▶ **Aim**
Copy out all the data, word for word.

▶ **Records provided**
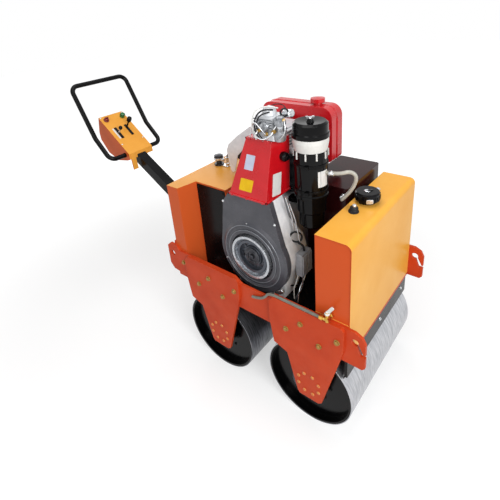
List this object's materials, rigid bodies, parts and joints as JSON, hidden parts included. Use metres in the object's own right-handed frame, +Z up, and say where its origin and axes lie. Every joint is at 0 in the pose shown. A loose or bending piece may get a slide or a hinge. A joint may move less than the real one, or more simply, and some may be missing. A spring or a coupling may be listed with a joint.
{
  "type": "walk-behind roller",
  "caption": "Double-drum walk-behind vibratory roller: steel drums under a low frame, water tank at the front, open air-cooled engine and a folding guide handle with a control console.",
  "frame": {"origin": "bottom centre of the bounding box, on the ground under the drums' lowest line", "axes": "+X to the front of the machine away from the handle, +Y to its left side, +Z up"},
  "size_m": [1.9155, 0.666, 1.336],
  "materials": {
    "black_paint": "satin enamel",
    "black_plastic": "moulded, satin",
    "body_paint": "gloss enamel",
    "brass": "turned",
    "bright_metal": "pressed sheet",
    "cast_alloy": "die cast",
    "cast_iron": "as cast",
    "dark_steel": "oiled steel",
    "drum_steel": "rolled plate, scuffed",
    "engine_paint": "gloss enamel",
    "frame_paint": "gloss enamel",
    "grey_paint": "satin enamel on pressed sheet",
    "grey_pipe": "smooth hose",
    "heat_paint": "heat-proof paint",
    "white_plastic": "moulded"
  },
  "bodies": {
    "machine": {"air_cleaner": "black_plastic", "air_cleaner_band": "white_plastic", "air_cleaner_bracket": "black_paint", "air_cleaner_cap": "black_plastic", "axle_front": "dark_steel", "axle_rear": "dark_steel", "breather_pipe": "grey_pipe", "cowl": "engine_paint", "crankcase": "cast_alloy", "cylinder": "cast_iron", "cylinder_head": "cast_alloy", "engine_deck": "black_paint", "fan_pulley": "dark_steel", "fan_shroud": "grey_paint", "flywheel_case": "cast_alloy", "front_cross": "frame_paint", "fuel_tank": "engine_paint", "fuel_tank_bracket": "black_paint", "fuel_tank_cap": "engine_paint", "handle_bracket": "frame_paint", "handle_pin": "dark_steel", "heat_shield": "bright_metal", "hydraulic_filler": "dark_steel", "intake_pipe": "cast_alloy", "leg_plate_front_far": "frame_paint", "leg_plate_front_near": "frame_paint", "leg_plate_rear_far": "frame_paint", "leg_plate_rear_near": "frame_paint", "muffler": "heat_paint", "oil_tank": "black_paint", "rear_cross": "frame_paint", "rear_housing": "body_paint", "regulator_box": "cast_alloy", "rocker_cover": "cast_alloy", "scraper_front": "black_paint", "scraper_rear": "black_paint", "side_beam_far": "frame_paint", "side_beam_near": "frame_paint", "side_panel_far": "black_paint", "side_panel_near": "black_paint", "tie_ear_front_far": "frame_paint", "tie_ear_front_near": "frame_paint", "tie_ear_rear_far": "frame_paint", "tie_ear_rear_near": "frame_paint", "water_cap": "black_plastic", "water_hose": "grey_pipe", "water_tank": "body_paint", "water_tap": "brass"},
    "front_drum": {"drum_front": "drum_steel"},
    "rear_drum": {"drum_rear": "drum_steel"},
    "handle": {"console": "body_paint", "control_knobs": "black_plastic", "control_lever": "black_plastic", "handle_arm": "black_paint", "handle_loop": "black_paint"}
  },
  "joints": [
    {"name": "drum_front_spin", "type": "hinge", "parent": "machine", "child": "front_drum", "pos_m": [0.71075, 0, 0.2], "axis": [0, 1, 0], "continuous": true},
    {"name": "drum_rear_spin", "type": "hinge", "parent": "machine", "child": "rear_drum", "pos_m": [0.21075, 0, 0.2], "axis": [0, 1, 0], "continuous": true},
    {"name": "handle_fold", "type": "hinge", "parent": "machine", "child": "handle", "pos_m": [-0.08725, 0, 0.509], "axis": [0, 1, 0], "range_deg": [0, 58]}
  ]
}
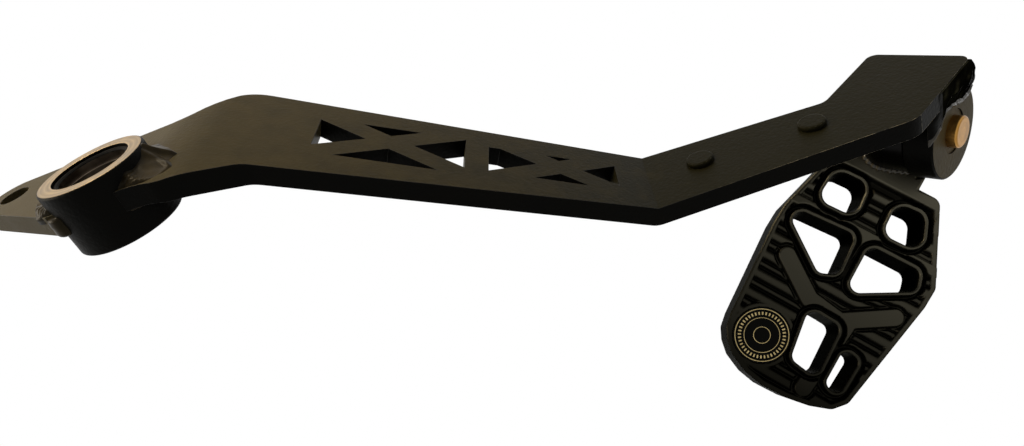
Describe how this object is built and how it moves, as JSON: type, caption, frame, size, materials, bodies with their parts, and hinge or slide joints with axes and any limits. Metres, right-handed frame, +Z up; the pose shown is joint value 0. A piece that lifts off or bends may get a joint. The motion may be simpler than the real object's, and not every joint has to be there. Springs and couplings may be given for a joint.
{
  "type": "rear brake pedal",
  "caption": "Bent steel brake lever with a pivot tube, a push-rod ear, truss cut-outs and a grooved foot pad that turns on a spring-locked swivel at its tip.",
  "frame": {"origin": "on the pivot axis, at the middle of the pivot tube", "axes": "+X forward along the arm, +Y along the pivot axis towards the inboard side, +Z up"},
  "size_m": [0.2477, 0.1415, 0.0666],
  "materials": {
    "powder_coat": "satin black powder coat with a slight warm tone",
    "bare_steel": "turned bare steel, fine circular marks",
    "ball_steel": "ground hardened steel",
    "bronze": "sintered bronze, oiled",
    "brass": "turned brass",
    "rubber": "matte black sealing rubber",
    "blackened_steel": "blackened steel, satin",
    "weld_metal": "bare weld metal with ripples",
    "anodised": "black anodised, machined facets",
    "badge_face": "dark domed face with thin gold rings, no lettering"
  },
  "bodies": {
    "arm": {"pedal_arm": "powder_coat", "pivot_hub": "bare_steel", "pivot_bush": "bronze", "seal_inboard": "rubber", "seal_outboard": "rubber", "hub_weld_inboard": "powder_coat", "hub_weld_outboard": "powder_coat", "stud_rear": "powder_coat", "stud_front": "powder_coat", "end_flange": "bare_steel", "flange_weld": "powder_coat", "button_seal": "rubber"},
    "pad": {"thrust_washer": "bronze", "swivel_knuckle": "blackened_steel", "knuckle_weld": "weld_metal", "lock_balls": "ball_steel", "foot_pad": "anodised", "pad_badge": "badge_face"},
    "button": {"lock_button": "brass", "button_spring": "ball_steel"}
  },
  "joints": [
    {"name": "pad_swivel", "type": "hinge", "parent": "arm", "child": "pad", "pos_m": [0.19733, -0.07215, -0.02916], "axis": [0.6947, 0, 0.7193], "range_deg": [0, 54]},
    {"name": "button_press", "type": "slide", "parent": "pad", "child": "button", "axis": [-0.6947, 0, -0.7193], "range_m": [0, 0.002], "stiffness_N_per_m": 1500, "springref_m": -0.002}
  ]
}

▶ **Complete answer**
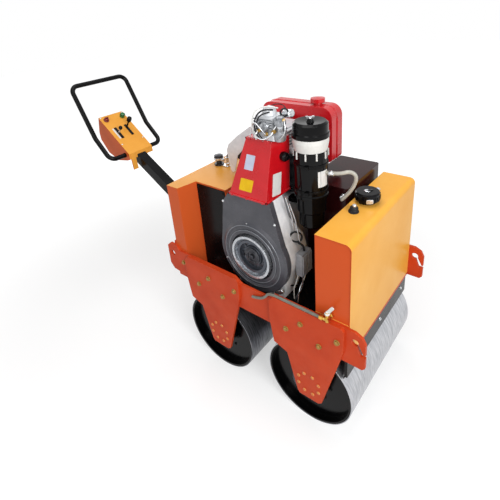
List this object's materials, rigid bodies, parts and joints as JSON, hidden parts included. Use metres in the object's own right-handed frame, +Z up, and say where its origin and axes lie. Every joint is at 0 in the pose shown. A loose or bending piece may get a slide or a hinge. A joint may move less than the real one, or more simply, and some may be missing. A spring or a coupling may be listed with a joint.
{
  "type": "walk-behind roller",
  "caption": "Double-drum walk-behind vibratory roller: steel drums under a low frame, water tank at the front, open air-cooled engine and a folding guide handle with a control console.",
  "frame": {"origin": "bottom centre of the bounding box, on the ground under the drums' lowest line", "axes": "+X to the front of the machine away from the handle, +Y to its left side, +Z up"},
  "size_m": [1.9155, 0.666, 1.336],
  "materials": {
    "black_paint": "satin enamel",
    "black_plastic": "moulded, satin",
    "body_paint": "gloss enamel",
    "brass": "turned",
    "bright_metal": "pressed sheet",
    "cast_alloy": "die cast",
    "cast_iron": "as cast",
    "dark_steel": "oiled steel",
    "drum_steel": "rolled plate, scuffed",
    "engine_paint": "gloss enamel",
    "frame_paint": "gloss enamel",
    "grey_paint": "satin enamel on pressed sheet",
    "grey_pipe": "smooth hose",
    "heat_paint": "heat-proof paint",
    "white_plastic": "moulded"
  },
  "bodies": {
    "machine": {"air_cleaner": "black_plastic", "air_cleaner_band": "white_plastic", "air_cleaner_bracket": "black_paint", "air_cleaner_cap": "black_plastic", "axle_front": "dark_steel", "axle_rear": "dark_steel", "breather_pipe": "grey_pipe", "cowl": "engine_paint", "crankcase": "cast_alloy", "cylinder": "cast_iron", "cylinder_head": "cast_alloy", "engine_deck": "black_paint", "fan_pulley": "dark_steel", "fan_shroud": "grey_paint", "flywheel_case": "cast_alloy", "front_cross": "frame_paint", "fuel_tank": "engine_paint", "fuel_tank_bracket": "black_paint", "fuel_tank_cap": "engine_paint", "handle_bracket": "frame_paint", "handle_pin": "dark_steel", "heat_shield": "bright_metal", "hydraulic_filler": "dark_steel", "intake_pipe": "cast_alloy", "leg_plate_front_far": "frame_paint", "leg_plate_front_near": "frame_paint", "leg_plate_rear_far": "frame_paint", "leg_plate_rear_near": "frame_paint", "muffler": "heat_paint", "oil_tank": "black_paint", "rear_cross": "frame_paint", "rear_housing": "body_paint", "regulator_box": "cast_alloy", "rocker_cover": "cast_alloy", "scraper_front": "black_paint", "scraper_rear": "black_paint", "side_beam_far": "frame_paint", "side_beam_near": "frame_paint", "side_panel_far": "black_paint", "side_panel_near": "black_paint", "tie_ear_front_far": "frame_paint", "tie_ear_front_near": "frame_paint", "tie_ear_rear_far": "frame_paint", "tie_ear_rear_near": "frame_paint", "water_cap": "black_plastic", "water_hose": "grey_pipe", "water_tank": "body_paint", "water_tap": "brass"},
    "front_drum": {"drum_front": "drum_steel"},
    "rear_drum": {"drum_rear": "drum_steel"},
    "handle": {"console": "body_paint", "control_knobs": "black_plastic", "control_lever": "black_plastic", "handle_arm": "black_paint", "handle_loop": "black_paint"}
  },
  "joints": [
    {"name": "drum_front_spin", "type": "hinge", "parent": "machine", "child": "front_drum", "pos_m": [0.71075, 0, 0.2], "axis": [0, 1, 0], "continuous": true},
    {"name": "drum_rear_spin", "type": "hinge", "parent": "machine", "child": "rear_drum", "pos_m": [0.21075, 0, 0.2], "axis": [0, 1, 0], "continuous": true},
    {"name": "handle_fold", "type": "hinge", "parent": "machine", "child": "handle", "pos_m": [-0.08725, 0, 0.509], "axis": [0, 1, 0], "range_deg": [0, 58]}
  ]
}
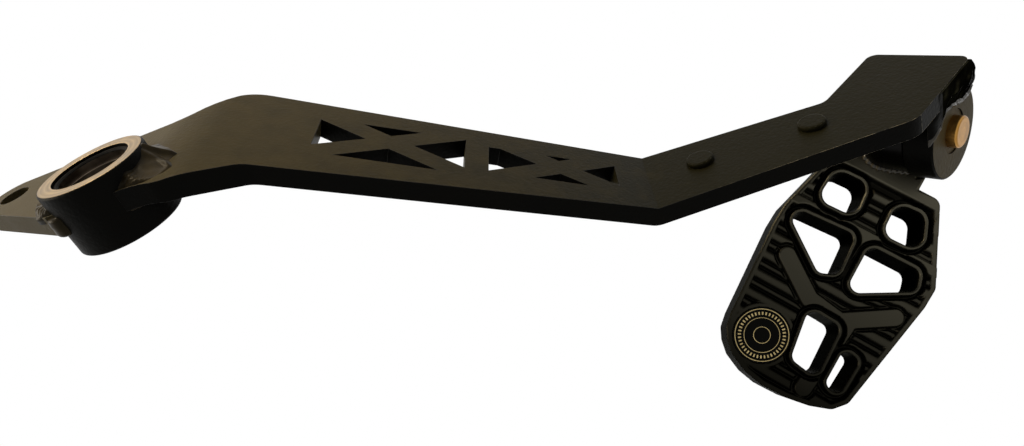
Describe how this object is built and how it moves, as JSON: type, caption, frame, size, materials, bodies with their parts, and hinge or slide joints with axes and any limits. Metres, right-handed frame, +Z up; the pose shown is joint value 0. A piece that lifts off or bends may get a joint. The motion may be simpler than the real object's, and not every joint has to be there. Springs and couplings may be given for a joint.
{
  "type": "rear brake pedal",
  "caption": "Bent steel brake lever with a pivot tube, a push-rod ear, truss cut-outs and a grooved foot pad that turns on a spring-locked swivel at its tip.",
  "frame": {"origin": "on the pivot axis, at the middle of the pivot tube", "axes": "+X forward along the arm, +Y along the pivot axis towards the inboard side, +Z up"},
  "size_m": [0.2477, 0.1415, 0.0666],
  "materials": {
    "powder_coat": "satin black powder coat with a slight warm tone",
    "bare_steel": "turned bare steel, fine circular marks",
    "ball_steel": "ground hardened steel",
    "bronze": "sintered bronze, oiled",
    "brass": "turned brass",
    "rubber": "matte black sealing rubber",
    "blackened_steel": "blackened steel, satin",
    "weld_metal": "bare weld metal with ripples",
    "anodised": "black anodised, machined facets",
    "badge_face": "dark domed face with thin gold rings, no lettering"
  },
  "bodies": {
    "arm": {"pedal_arm": "powder_coat", "pivot_hub": "bare_steel", "pivot_bush": "bronze", "seal_inboard": "rubber", "seal_outboard": "rubber", "hub_weld_inboard": "powder_coat", "hub_weld_outboard": "powder_coat", "stud_rear": "powder_coat", "stud_front": "powder_coat", "end_flange": "bare_steel", "flange_weld": "powder_coat", "button_seal": "rubber"},
    "pad": {"thrust_washer": "bronze", "swivel_knuckle": "blackened_steel", "knuckle_weld": "weld_metal", "lock_balls": "ball_steel", "foot_pad": "anodised", "pad_badge": "badge_face"},
    "button": {"lock_button": "brass", "button_spring": "ball_steel"}
  },
  "joints": [
    {"name": "pad_swivel", "type": "hinge", "parent": "arm", "child": "pad", "pos_m": [0.19733, -0.07215, -0.02916], "axis": [0.6947, 0, 0.7193], "range_deg": [0, 54]},
    {"name": "button_press", "type": "slide", "parent": "pad", "child": "button", "axis": [-0.6947, 0, -0.7193], "range_m": [0, 0.002], "stiffness_N_per_m": 1500, "springref_m": -0.002}
  ]
}